Here’s a complete workflow for identifying and trading cointegrated pairs:

import yfinance as yf
from scipy import stats

# Download potential pair
pair_data = yf.download(['KO', 'PEP'], start='2020-01-01', end='2023-12-31')['Adj Close']

# Test cointegration
score, pvalue, _ = coint(pair_data['KO'], pair_data['PEP'])
print(f'Cointegration p-value: {pvalue:.4f}')

if pvalue < 0.05:
    # Calculate spread
    model = OLS(pair_data['PEP'], pair_data['KO']).fit()
    hedge_ratio = model.params[0]
    spread = pair_data['PEP'] - hedge_ratio * pair_data['KO']
    
    # Calculate z-score for trading signals
    spread_mean = spread.mean()
    spread_std = spread.std()
    z_score = (spread - spread_mean) / spread_std
    
    # Generate signals
    signals = pd.DataFrame(index=pair_data.index)
    signals['spread'] = spread
    signals['z_score'] = z_score
    signals['long_entry'] = z_score < -2   # Buy spread when undervalued
    signals['short_entry'] = z_score > 2   # Sell spread when overvalued
    signals['exit'] = np.abs(z_score) < 0.5
    
    print(f'\nHedge Ratio: {hedge_ratio:.4f}')
    print(f'Mean Spread: {spread_mean:.4f}')
    print(f'Spread Std Dev: {spread_std:.4f}')
    
    # Plot trading signals
    plt.figure(figsize=(14, 7))
    plt.subplot(2, 1, 1)
    plt.plot(pair_data.index, pair_data['KO'], label='KO')
    plt.plot(pair_data.index, pair_data['PEP'], label='PEP')
    plt.legend()
    plt.title('Price Series')
    
    plt.subplot(2, 1, 2)
    plt.plot(signals.index, signals['z_score'])
    plt.axhline(2, color='r', linestyle='--', label='Short Entry')
    plt.axhline(-2, color='g', linestyle='--', label='Long Entry')
    plt.axhline(0, color='k', linestyle='-', alpha=0.3)
    plt.legend()
    plt.title('Spread Z-Score')
    plt.tight_layout()
    plt.show()

This code identifies entry points when the spread deviates significantly from its mean and exit points when it reverts.

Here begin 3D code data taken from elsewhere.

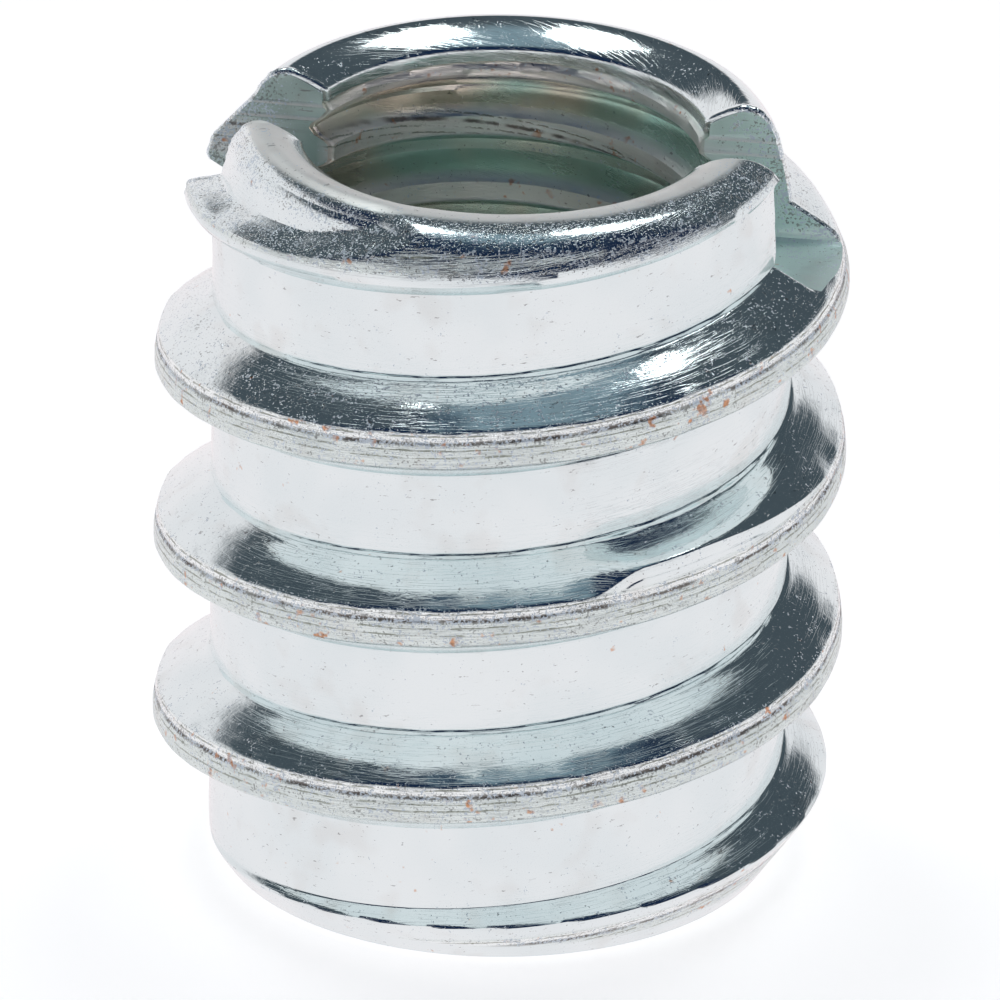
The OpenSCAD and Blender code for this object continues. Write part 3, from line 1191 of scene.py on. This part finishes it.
def main() -> None:
    """Builds the insert and the studio round it."""
    logging.basicConfig(level=logging.INFO, format="%(message)s")
    sleeve = Sleeve()
    obj = sleeve.build()
    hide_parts("insert")
    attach(obj, "root")
    sleeve.mark(obj)
    effects = (grain_effect(), scratch_effect(), stain_effect(), crest_effect())
    for region, finish in ((Region.OUTSIDE, OUTSIDE_ZINC), (Region.BORE, BORE_ZINC), (Region.SLOT, SLOT_ZINC)):
        obj.data.materials[region.value] = finish.material(*effects)
    LOG.info("insert_sleeve: %d triangles", len(obj.data.polygons))
    Studio().build()
    Viewpoint().build()


if __name__ == "__main__":
    main()
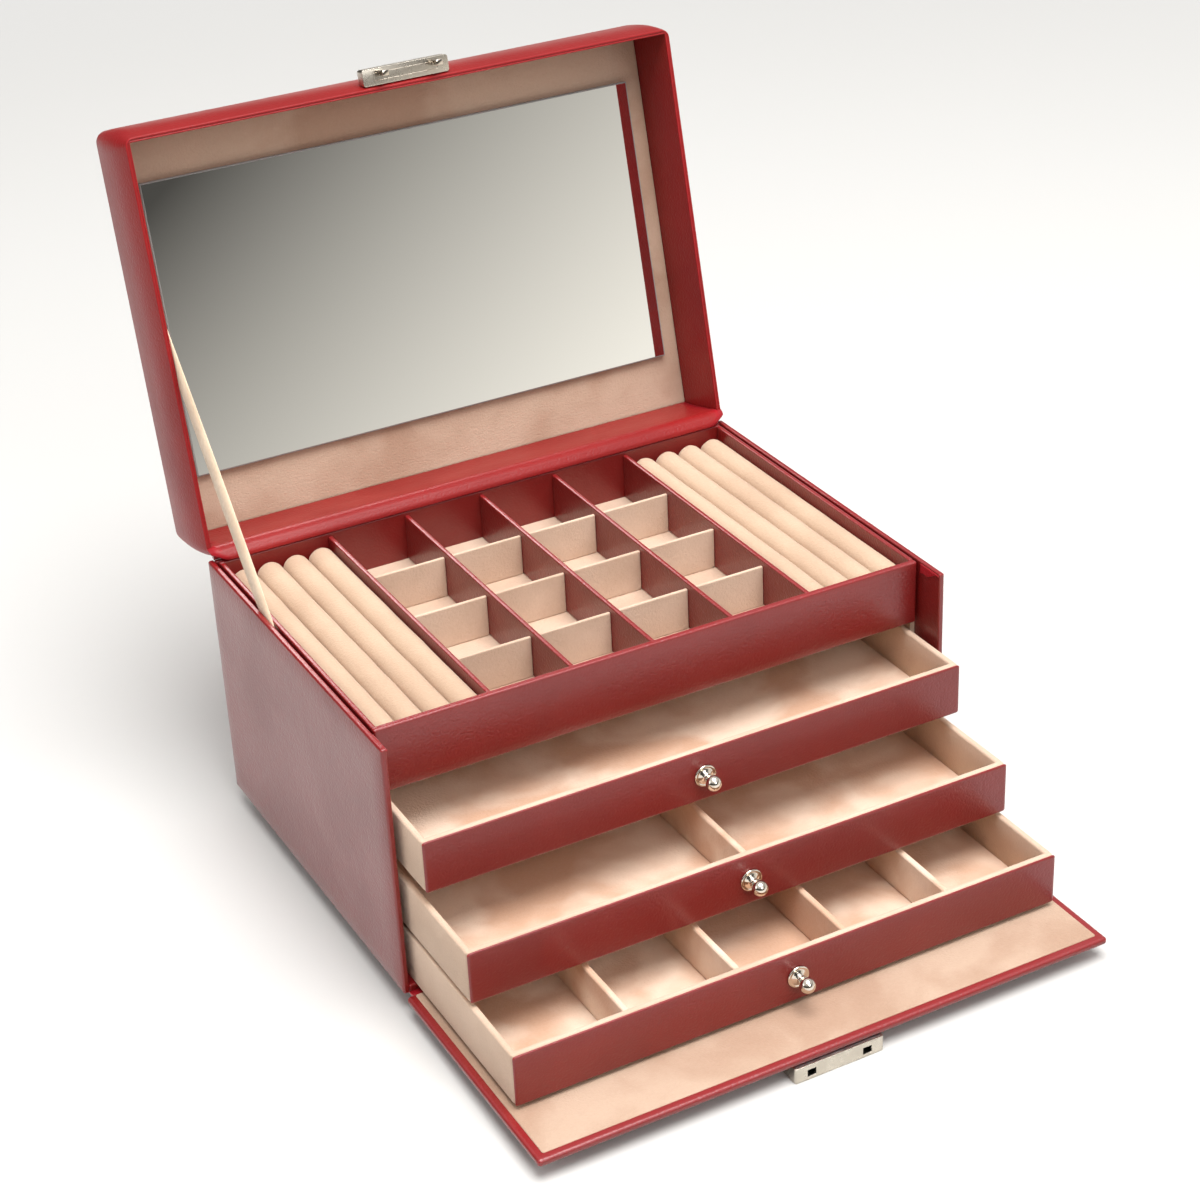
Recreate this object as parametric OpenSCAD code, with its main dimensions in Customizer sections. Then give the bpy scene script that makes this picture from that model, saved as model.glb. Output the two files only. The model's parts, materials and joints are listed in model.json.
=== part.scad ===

Interpretation and Best Practices

P-value interpretation: Use 0.05 as your threshold. Values below indicate cointegration at 95% confidence. Don’t p-hack by testing hundreds of pairs and cherry-picking—this inflates false positives.

Sample size matters: You need sufficient data for reliable results. Aim for at least 100-200 observations. Daily data over 6-12 months is minimum; 2-3 years is better.

Stationarity of residuals: The ADF test on residuals should show strong stationarity (p-value well below 0.05). Marginal results (0.04-0.05) are unreliable.

Regime changes: Cointegration relationships can break down due to structural changes—mergers, regulatory shifts, technological disruption. Continuously monitor your pairs and re-test periodically.

When not to use cointegration: Don’t apply it to stationary series (use correlation instead). Don’t use it for short-term trading without understanding the fundamental relationship. And don’t assume past cointegration guarantees future mean reversion.

Rolling windows: For production systems, implement rolling cointegration tests to detect relationship breakdowns:

window = 252  # One trading year
rolling_pvalues = []

for i in range(window, len(pair_data)):
    window_data = pair_data.iloc[i-window:i]
    _, pval, _ = coint(window_data['KO'], window_data['PEP'])
    rolling_pvalues.append(pval)

# Monitor when p-value exceeds threshold
relationship_stable = pd.Series(rolling_pvalues) < 0.05

Cointegration is powerful but not magic. Use it as one tool in a broader analytical framework, always grounded in economic intuition about why two series should share a long-term relationship.